Apart from her leading role in Catalan culture and intellectual life in the latter half of the twentieth century, Maria Aurèlia Capmany was one of the pioneers in dealing with the condition of women and elaborating, in a number of essays, articles and lectures, a series of feminist theories. She was someone who fought for individual and collective freedoms, among which was equality for women. Condemned by her historic and social context to have only marriage and maternity as her life goals, Capmany spurned this destiny and constructed herself as a free, independent woman.
Capmany's feminism can be situated in the international movement that emerged after the Second World War, with Simone de Beauvoir's theories as their starting point. This is a hybrid feminism, based on cultural and literary analyses of texts and myths in which women are represented, described and defined, comparing them with the female condition of the times and focusing the inquiry on the process and results of the fabrication by the patriarchy of female stereotypes and on how they persist in behaviour and social values. Capmany argues for a feminism of equality, inveighs against the sexist biases of the enlightened project of modernity and the exclusion of women from social and political spheres while at once championing a policy of parity and integration of women. These theses are sustained and expanded upon in a whole series of essays that follow in the footsteps of her 1966 work La dona a Catalunya [Women in Catalonia].

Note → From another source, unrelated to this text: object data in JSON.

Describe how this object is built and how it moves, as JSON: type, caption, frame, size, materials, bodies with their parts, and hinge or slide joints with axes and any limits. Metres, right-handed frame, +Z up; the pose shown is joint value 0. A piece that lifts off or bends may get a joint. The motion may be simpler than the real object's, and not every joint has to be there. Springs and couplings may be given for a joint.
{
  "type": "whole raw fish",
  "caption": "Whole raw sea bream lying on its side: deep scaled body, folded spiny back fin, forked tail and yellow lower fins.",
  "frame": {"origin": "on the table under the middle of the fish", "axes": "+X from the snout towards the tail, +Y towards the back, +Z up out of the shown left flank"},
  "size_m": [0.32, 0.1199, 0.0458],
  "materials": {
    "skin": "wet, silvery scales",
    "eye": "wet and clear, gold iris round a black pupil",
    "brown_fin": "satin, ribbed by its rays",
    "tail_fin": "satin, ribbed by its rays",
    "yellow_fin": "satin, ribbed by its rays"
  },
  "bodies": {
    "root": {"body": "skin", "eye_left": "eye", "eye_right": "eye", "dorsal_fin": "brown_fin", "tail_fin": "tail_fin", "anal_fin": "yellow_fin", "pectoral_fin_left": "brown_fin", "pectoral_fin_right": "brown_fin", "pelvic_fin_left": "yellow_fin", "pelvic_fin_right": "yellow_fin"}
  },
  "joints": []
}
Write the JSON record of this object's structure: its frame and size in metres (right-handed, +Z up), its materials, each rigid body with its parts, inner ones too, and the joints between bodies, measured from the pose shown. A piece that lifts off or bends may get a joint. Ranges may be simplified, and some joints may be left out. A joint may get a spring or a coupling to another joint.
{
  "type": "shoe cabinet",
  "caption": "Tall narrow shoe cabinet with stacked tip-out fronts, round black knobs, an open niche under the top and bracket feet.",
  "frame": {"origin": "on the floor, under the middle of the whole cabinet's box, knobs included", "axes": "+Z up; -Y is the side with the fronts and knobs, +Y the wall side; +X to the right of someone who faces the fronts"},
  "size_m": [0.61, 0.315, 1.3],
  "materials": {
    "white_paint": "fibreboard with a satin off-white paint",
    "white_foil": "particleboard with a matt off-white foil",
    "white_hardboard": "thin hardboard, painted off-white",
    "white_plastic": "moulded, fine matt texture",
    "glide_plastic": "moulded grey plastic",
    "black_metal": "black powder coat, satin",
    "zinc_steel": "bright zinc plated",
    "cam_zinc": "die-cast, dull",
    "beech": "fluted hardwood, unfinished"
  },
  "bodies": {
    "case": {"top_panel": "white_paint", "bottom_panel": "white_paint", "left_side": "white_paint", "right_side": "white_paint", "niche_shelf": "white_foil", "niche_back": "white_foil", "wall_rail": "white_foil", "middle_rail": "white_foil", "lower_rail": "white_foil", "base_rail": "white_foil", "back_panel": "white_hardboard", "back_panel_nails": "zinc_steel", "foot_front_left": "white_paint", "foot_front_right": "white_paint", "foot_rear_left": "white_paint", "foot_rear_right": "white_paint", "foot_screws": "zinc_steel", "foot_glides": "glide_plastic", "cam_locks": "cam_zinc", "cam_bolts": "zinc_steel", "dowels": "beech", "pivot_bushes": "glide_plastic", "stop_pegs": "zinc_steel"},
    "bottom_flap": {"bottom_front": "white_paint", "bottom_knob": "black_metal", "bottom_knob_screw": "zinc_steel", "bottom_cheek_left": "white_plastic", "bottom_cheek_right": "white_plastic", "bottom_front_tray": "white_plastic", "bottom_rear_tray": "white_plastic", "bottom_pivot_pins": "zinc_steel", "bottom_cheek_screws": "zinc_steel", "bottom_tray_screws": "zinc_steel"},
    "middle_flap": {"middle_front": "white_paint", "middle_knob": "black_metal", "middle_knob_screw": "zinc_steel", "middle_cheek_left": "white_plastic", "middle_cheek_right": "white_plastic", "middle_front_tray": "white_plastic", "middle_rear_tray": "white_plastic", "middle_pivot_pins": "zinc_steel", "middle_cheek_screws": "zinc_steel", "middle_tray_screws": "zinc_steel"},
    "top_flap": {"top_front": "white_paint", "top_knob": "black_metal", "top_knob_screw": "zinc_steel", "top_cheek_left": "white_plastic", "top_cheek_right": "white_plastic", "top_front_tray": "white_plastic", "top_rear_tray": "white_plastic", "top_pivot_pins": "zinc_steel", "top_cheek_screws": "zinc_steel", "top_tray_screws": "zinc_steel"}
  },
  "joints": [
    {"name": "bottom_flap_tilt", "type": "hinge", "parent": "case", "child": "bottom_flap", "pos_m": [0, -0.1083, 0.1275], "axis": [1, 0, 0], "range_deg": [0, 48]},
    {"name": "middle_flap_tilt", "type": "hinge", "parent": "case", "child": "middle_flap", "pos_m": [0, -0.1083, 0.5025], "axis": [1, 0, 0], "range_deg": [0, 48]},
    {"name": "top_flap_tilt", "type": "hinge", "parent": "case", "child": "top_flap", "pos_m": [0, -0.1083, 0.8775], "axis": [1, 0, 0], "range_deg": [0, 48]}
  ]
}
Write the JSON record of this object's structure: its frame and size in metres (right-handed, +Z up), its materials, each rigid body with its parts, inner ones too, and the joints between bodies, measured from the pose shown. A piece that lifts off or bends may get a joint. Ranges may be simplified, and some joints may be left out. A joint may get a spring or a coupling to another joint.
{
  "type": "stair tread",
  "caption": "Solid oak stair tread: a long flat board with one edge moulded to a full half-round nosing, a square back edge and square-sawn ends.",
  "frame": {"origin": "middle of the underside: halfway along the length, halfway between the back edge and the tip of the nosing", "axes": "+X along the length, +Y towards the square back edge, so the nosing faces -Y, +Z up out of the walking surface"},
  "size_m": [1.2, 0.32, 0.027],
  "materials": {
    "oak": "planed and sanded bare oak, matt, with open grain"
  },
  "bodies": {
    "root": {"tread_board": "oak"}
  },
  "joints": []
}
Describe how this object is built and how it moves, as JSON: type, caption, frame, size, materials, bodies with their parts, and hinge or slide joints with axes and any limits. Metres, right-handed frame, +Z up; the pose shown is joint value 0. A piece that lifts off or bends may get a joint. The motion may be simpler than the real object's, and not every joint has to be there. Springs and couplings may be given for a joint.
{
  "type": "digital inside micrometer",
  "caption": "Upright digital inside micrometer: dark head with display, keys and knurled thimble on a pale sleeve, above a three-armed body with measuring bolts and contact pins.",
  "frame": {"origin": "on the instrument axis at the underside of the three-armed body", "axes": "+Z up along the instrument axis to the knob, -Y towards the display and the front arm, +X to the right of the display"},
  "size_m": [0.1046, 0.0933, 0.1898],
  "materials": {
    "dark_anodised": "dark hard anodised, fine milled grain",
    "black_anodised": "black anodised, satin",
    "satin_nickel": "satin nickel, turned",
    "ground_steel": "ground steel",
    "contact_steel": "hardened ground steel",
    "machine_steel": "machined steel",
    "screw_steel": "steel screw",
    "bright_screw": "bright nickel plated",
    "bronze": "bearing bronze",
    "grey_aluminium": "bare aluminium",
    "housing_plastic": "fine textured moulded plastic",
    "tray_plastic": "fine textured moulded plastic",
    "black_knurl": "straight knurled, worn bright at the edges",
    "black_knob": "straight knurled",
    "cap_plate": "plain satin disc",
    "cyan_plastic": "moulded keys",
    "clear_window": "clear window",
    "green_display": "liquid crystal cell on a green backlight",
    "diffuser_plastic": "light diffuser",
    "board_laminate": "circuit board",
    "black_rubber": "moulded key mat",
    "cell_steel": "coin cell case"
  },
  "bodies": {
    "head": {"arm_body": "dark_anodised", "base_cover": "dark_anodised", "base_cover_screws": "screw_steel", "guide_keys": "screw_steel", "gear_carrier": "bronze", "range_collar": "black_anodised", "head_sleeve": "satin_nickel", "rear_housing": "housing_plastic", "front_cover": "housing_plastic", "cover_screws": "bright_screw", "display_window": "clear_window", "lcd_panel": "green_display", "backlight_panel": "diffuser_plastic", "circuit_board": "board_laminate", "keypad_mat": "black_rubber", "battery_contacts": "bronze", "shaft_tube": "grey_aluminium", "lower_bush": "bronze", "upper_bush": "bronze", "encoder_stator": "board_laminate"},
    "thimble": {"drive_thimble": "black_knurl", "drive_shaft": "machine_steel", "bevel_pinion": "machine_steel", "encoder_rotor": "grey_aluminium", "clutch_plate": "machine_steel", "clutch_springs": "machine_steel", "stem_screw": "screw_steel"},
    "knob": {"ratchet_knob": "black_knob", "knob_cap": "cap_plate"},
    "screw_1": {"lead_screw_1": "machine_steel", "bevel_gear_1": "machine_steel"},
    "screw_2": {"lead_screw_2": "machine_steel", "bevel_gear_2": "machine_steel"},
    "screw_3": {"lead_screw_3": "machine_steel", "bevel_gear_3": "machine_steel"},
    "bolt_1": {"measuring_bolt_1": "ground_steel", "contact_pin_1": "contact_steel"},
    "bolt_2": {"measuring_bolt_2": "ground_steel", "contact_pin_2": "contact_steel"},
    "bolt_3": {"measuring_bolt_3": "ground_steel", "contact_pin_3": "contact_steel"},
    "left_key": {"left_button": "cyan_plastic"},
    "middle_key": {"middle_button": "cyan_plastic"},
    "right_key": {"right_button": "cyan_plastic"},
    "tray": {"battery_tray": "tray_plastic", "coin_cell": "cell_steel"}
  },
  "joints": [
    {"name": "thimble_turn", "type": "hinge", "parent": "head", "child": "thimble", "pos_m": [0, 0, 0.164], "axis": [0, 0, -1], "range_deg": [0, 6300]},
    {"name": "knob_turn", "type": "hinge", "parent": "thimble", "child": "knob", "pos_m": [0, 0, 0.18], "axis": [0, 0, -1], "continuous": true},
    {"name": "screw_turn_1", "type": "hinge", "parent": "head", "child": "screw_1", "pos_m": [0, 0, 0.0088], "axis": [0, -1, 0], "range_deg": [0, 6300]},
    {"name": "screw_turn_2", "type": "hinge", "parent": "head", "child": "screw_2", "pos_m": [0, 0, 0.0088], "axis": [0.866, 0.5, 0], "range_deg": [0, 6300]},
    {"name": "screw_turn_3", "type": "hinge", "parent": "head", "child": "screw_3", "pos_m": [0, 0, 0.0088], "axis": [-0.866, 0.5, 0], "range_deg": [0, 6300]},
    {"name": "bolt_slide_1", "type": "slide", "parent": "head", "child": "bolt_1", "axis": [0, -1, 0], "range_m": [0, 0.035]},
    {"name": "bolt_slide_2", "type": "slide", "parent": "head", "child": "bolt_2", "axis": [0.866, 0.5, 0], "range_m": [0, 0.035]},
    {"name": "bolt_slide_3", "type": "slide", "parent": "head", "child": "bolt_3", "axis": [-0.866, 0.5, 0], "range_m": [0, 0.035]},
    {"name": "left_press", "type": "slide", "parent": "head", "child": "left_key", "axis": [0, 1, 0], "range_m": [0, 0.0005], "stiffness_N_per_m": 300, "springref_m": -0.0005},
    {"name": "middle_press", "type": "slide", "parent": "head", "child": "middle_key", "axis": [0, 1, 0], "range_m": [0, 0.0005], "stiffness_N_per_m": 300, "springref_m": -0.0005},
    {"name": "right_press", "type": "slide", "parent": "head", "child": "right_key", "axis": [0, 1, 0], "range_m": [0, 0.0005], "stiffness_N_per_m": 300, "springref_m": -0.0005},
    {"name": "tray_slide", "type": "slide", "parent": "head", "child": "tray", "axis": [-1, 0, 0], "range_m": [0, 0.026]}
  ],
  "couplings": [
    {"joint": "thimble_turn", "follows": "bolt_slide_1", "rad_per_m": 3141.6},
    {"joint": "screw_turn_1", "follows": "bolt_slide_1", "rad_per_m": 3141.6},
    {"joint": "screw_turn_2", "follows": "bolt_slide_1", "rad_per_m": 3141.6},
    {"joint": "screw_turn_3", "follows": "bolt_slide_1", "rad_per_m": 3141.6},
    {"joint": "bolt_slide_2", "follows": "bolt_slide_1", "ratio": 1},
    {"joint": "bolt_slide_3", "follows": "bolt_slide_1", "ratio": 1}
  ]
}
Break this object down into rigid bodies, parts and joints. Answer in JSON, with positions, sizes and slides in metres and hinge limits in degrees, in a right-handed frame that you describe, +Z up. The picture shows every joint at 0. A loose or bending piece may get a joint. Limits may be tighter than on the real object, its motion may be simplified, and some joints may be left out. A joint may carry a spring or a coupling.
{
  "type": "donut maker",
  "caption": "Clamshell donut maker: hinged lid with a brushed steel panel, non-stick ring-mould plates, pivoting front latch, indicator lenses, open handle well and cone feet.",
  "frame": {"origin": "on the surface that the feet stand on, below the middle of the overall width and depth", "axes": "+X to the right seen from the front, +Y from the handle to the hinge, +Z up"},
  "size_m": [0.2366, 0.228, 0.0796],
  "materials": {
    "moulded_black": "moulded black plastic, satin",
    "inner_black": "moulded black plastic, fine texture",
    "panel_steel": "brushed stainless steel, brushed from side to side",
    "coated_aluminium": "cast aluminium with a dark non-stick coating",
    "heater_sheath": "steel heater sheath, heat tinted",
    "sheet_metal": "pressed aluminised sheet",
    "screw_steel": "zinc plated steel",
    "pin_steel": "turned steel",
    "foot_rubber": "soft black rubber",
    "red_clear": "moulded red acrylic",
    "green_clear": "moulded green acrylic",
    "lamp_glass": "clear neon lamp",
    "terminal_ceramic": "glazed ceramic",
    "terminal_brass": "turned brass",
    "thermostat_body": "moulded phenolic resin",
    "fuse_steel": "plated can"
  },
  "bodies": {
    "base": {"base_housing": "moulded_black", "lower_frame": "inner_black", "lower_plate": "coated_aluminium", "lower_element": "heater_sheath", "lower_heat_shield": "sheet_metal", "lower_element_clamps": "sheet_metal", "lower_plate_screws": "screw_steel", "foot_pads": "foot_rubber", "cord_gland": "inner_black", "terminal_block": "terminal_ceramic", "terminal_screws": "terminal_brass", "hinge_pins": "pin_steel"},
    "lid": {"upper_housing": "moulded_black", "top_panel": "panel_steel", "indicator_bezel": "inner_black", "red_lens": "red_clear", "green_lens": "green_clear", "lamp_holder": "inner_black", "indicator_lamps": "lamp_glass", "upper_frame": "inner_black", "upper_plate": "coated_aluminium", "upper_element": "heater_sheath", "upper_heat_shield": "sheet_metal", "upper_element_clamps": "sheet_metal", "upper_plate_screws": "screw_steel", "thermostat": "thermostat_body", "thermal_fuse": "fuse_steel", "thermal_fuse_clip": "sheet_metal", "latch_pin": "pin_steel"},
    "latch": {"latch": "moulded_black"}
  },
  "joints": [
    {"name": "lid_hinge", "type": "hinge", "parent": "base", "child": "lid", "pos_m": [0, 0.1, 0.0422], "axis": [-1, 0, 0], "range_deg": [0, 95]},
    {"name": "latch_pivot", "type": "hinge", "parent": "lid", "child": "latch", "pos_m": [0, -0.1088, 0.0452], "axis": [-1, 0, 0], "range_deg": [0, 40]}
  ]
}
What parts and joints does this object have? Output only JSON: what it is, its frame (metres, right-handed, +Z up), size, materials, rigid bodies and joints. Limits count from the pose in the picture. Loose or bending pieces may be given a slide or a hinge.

If her cultural and literary labours had considerable influence in the peer group of the seventies, her feminist theories have also left their mark in subsequent generations, as would be the case, with regard to both legacies, of Montserrat Roig. For all the time that has elapsed, Maria Aurèlia Capmany's theories and approaches are still totally valid for understanding the historical evolution and the present juncture of the situation of women, their identities and analyses of the female subject.